La première victime de la guerre est toujours la vérité
Cela étant, que les pro-russes authentiques ne tentent pas de me récupérer. La Russie est bel et bien l’agresseur et son armée se livre à des atrocités parfaitement documentées, quoi qu’en pense Mme Royal.
Je ne suis pas surpris de ce qui m’est arrivé, qui n’est qu’une illustration modeste de la quasi-impossibilité d’un débat équilibré en temps de guerre. « La première victime de la guerre est toujours la vérité », aurait dit Kipling. Une vérité qui, semble-t-il, n’intéresse plus personne une fois que les armes ont commencé à parler. En effet, les belligérants se livrent sans honte à l’exercice de la propagande et aujourd’hui c’est une litote que de noter que les Ukrainiens s’y sont révélés meilleurs que les Russes. Par ailleurs, autour de nous, on choisit le plus souvent son camp sur la base de convictions préexistantes et non de l’analyse réfléchie de l’événement. Par exemple, on est plutôt pro-russe aux deux extrêmes de l’échiquier politique. Ajoutez-y le poids des émotions devant les souffrances des civils et vous aurez un cocktail d’intoxication, d’indignation et d’enthousiasme qui fait taire toute voix un tant soit peu nuancée.
Un expert, estimable par ailleurs, n’a-t-il pas récemment tweeté : « Appeler à négocier, c’est du pétainisme ; appeler à résister, c’est du gaullisme » ? Cette comparaison absurde qui est la négation de l’éthique du débat vise à rendre illégitime la moindre question. Circulez : il n’y a rien à voir. Nous le constatons une fois de plus : la guerre nous amène la déshumanisation de l’adversaire, le manichéisme, la crédulité et le fanatisme ; elle écarte la raison, l’interrogation et le doute. Pourquoi celle-ci échapperait-elle à ce destin ?
Héroïsme de canapé
Pour notre part, nous qui voulons comprendre le conflit avant de le commenter, que notre honneur soit de tout faire pour garder la tête froide. N’oublions jamais qu’on nous ment de part et d’autre, mais n’en déduisons pas un scepticisme absolu qui serait aussi pernicieux que la crédulité. Distinguons avec rigueur l’analyse des faits de l’opinion qu’on peut en déduire. Admettons que les « bons » commettent à l’occasion des erreurs, voire des crimes, et que les « méchants » ont parfois de bonnes raisons de mécontentement. N’oublions pas qu’en fin de compte, que l’un ou l’autre ait raison ou tort n’est hélas pas déterminant, c’est le champ de bataille qui décidera ; un champ de bataille où rien n’est joué, où beaucoup de sang coulera encore, où l’incertitude est la seule certitude. Méfions-nous des stratèges de salon qui nous assènent leurs vérités successives avec toujours la même assurance.

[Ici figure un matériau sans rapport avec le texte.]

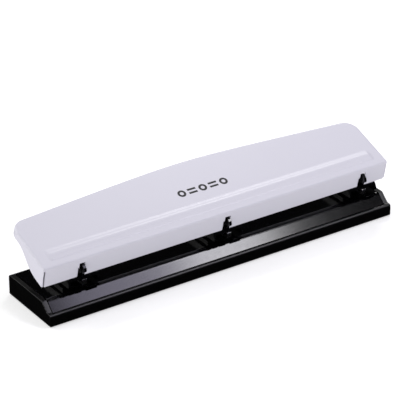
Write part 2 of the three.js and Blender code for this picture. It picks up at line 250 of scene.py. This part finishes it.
NODE_SLOTS = {part["node"]: part["material_slot"] for part in frame["record"]["subparts"]}
NODE_BODIES = {node: body for body, held in frame["record"]["behaviour"]["bodies"].items() for node in held}


def add_piece(name, body, slot, mesh, replaced=()):
    """Makes a piece of a bmesh. It rides on the body, wears the slot's look and replaces the nodes."""
    bmesh.ops.recalc_face_normals(mesh, faces=mesh.faces)
    data = bpy.data.meshes.new(name)
    mesh.to_mesh(data)
    mesh.free()
    for polygon in data.polygons:
        polygon.use_smooth = True
    data.materials.append(LOOKS[slot])
    piece = bpy.data.objects.new(name, data)
    bpy.context.scene.collection.objects.link(piece)
    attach(piece, body)
    if replaced:
        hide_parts(*replaced)
    return piece


def modify(piece, kind, **settings):
    modifier = piece.modifiers.new(kind.lower(), kind)
    for key, value in settings.items():
        setattr(modifier, key, value)


def round_edges(piece, width_mm, angle, segments=3):
    """Rounds the piece's edges that turn by more than the angle, so that they catch the light."""
    modify(piece, "BEVEL", width=width_mm * MM, segments=segments, limit_method="ANGLE",
           angle_limit=math.radians(angle), use_clamp_overlap=True, harden_normals=False)
    modify(piece, "WEIGHTED_NORMAL", weight=80, keep_sharp=False)


def dress_node(name):
    """Gives a CAD node its slot's look."""
    nodes[name].data.materials.clear()
    nodes[name].data.materials.append(LOOKS[NODE_SLOTS[name]])


# How near a point has to be to count as in place, how near two points have to be to merge, in millimetres,
# and the least turn in degrees that keeps an edge between two faces.
SKIN = {"near": 0.01, "merge": 0.002, "turn": 0.8}
BEND_SEGMENTS = 12


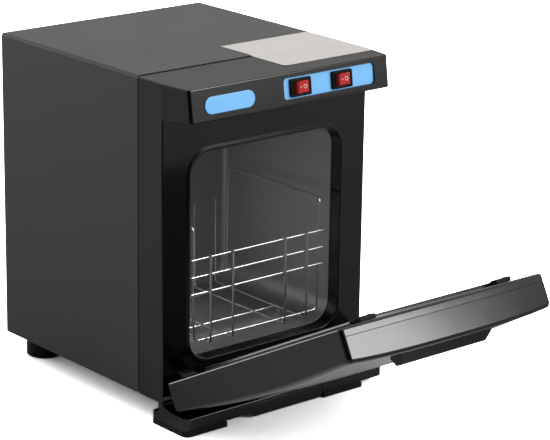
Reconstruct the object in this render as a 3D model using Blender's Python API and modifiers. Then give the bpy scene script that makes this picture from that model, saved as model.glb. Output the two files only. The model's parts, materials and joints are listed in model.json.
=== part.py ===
"""Table-top hot towel cabinet: sheet-metal case, moulded front frame with a header that
holds two rocker switches, aluminium chamber with wire basket and lamp, and a drop-down
front door shown open. Lengths in metres, +Z up, the open door points to -Y."""
import math

import bmesh
import bpy
from mathutils import Matrix, Quaternion, Vector

# Fits shared by every piece
CLEARANCE = 0.0003
OVERRUN = 0.0050
SHEET = 0.0010

# Case of folded sheet, measured from the seam at its front and from its lower edge
CASE_WIDTH = 0.2500
CASE_HALF = CASE_WIDTH / 2
CASE_DEPTH = 0.2230
CASE_HEIGHT = 0.3105
CASE_CORNER = 0.0030
PAN_FLANGE = 0.0120
PAN_CORNER = 0.0015
REAR_INSET = 0.0003
VENT_WIDTH = 0.0400
VENT_HEIGHT = 0.0040
VENT_PITCH = 0.0100
VENT_TOP_DROP = 0.0300
VENT_INSET = 0.0650
VENT_OFFSET = CASE_HALF - VENT_INSET
VENT_COUNT = 4
SLOT_END_SHARE = 0.476

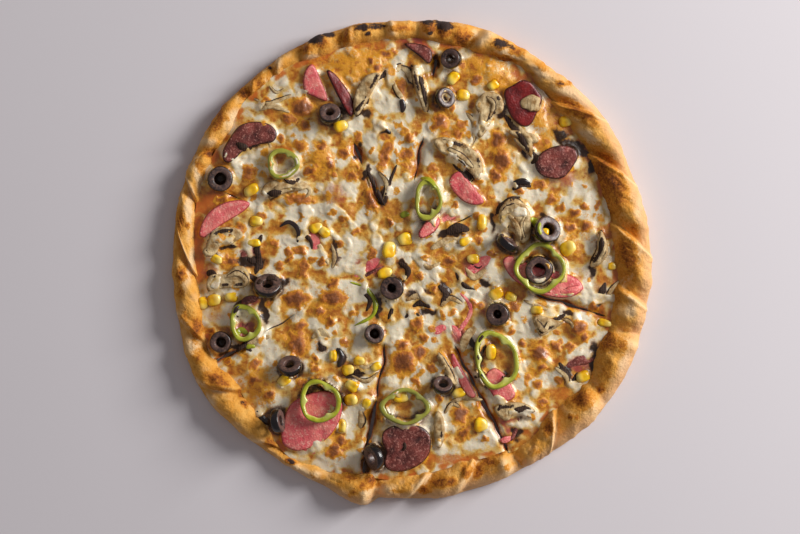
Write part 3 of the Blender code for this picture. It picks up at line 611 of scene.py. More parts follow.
def buildOlive(number, finish):
    node = f"olive_{number}"
    pose = ringPose(node)
    radius, half = ringWidth(node, pose), oliveMade["high"] / 2
    hole = oliveMade["hole"] + 0.06 * math.sin(number * 2.3)
    section = roundedSection((
        (hole, -0.78), (hole + 0.06, -0.96), (0.66, -1.0), (0.87, -0.97), (0.96, -0.70), (1.0, 0.0),
        (0.96, 0.70), (0.87, 0.96), (0.66, 0.95), (hole + 0.06, 0.90), (hole, 0.70), (hole - 0.02, 0)), 40)
    bm = spunRing(section, oliveMade["steps"])
    skin = bm.verts.layers.float.new("skin")
    for vert in bm.verts:
        reach = vert.co.to_2d().length
        vert[skin] = float(smooth(0.89, 0.95, reach))
        angle = math.atan2(vert.co.y, vert.co.x)
        lump = noise.noise((math.cos(angle) * 0.9 + number * 3.7, math.sin(angle) * 0.9, 0.2))
        dent = noise.noise((vert.co.x * 3 + number, vert.co.y * 3, vert.co.z * 2))
        face = 1 - vert[skin]
        vert.co.x *= radius * (1 + oliveMade["wobble"] * lump)
        vert.co.y *= radius * (1 + oliveMade["wobble"] * lump)
        vert.co.x += 0.05 * radius * face * math.cos(number * 2.1) * (1 - reach)
        vert.co.z *= half * (1 + 0.10 * dent * face)
    bmesh.ops.transform(bm, matrix=pose, verts=bm.verts)
    keepShape(bm.faces)
    stoneHoles.append((pose.translation.x, pose.translation.y, radius * hole))
    return addPiece(f"oliveRing_{number}", bm, finish, (node,))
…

Mais le plus important n’est pas là : disons-nous toujours que cette guerre que nous ne menons pas, c’est la mort des autres et c’est la dévastation chez les autres. Que ce rappel nous impose un minimum de décence et de modestie. Trop d’experts sur nos plateaux de télévision voudraient voir mourir jusqu’au dernier Ukrainien. Que l’Ukraine dispose de toutes les armes pour l’emporter, certes, mais que ce soutien ne nous transforme pas en va-t-en-guerre irréalistes prêts à toutes les surenchères quel qu’en soit le prix pour les Ukrainiens. Ne perdons jamais de vue l’objectif de rétablir la paix, ce qui suppose inévitablement une forme de compromis avec l’agresseur. « Bienheureux les pacificateurs », dit l’Évangile. Comptez sur moi : je refuserai toujours de me livrer à l’exercice facile de « l’héroïsme de canapé » si répandu aujourd’hui sur nos écrans, quitte à me faire insulter.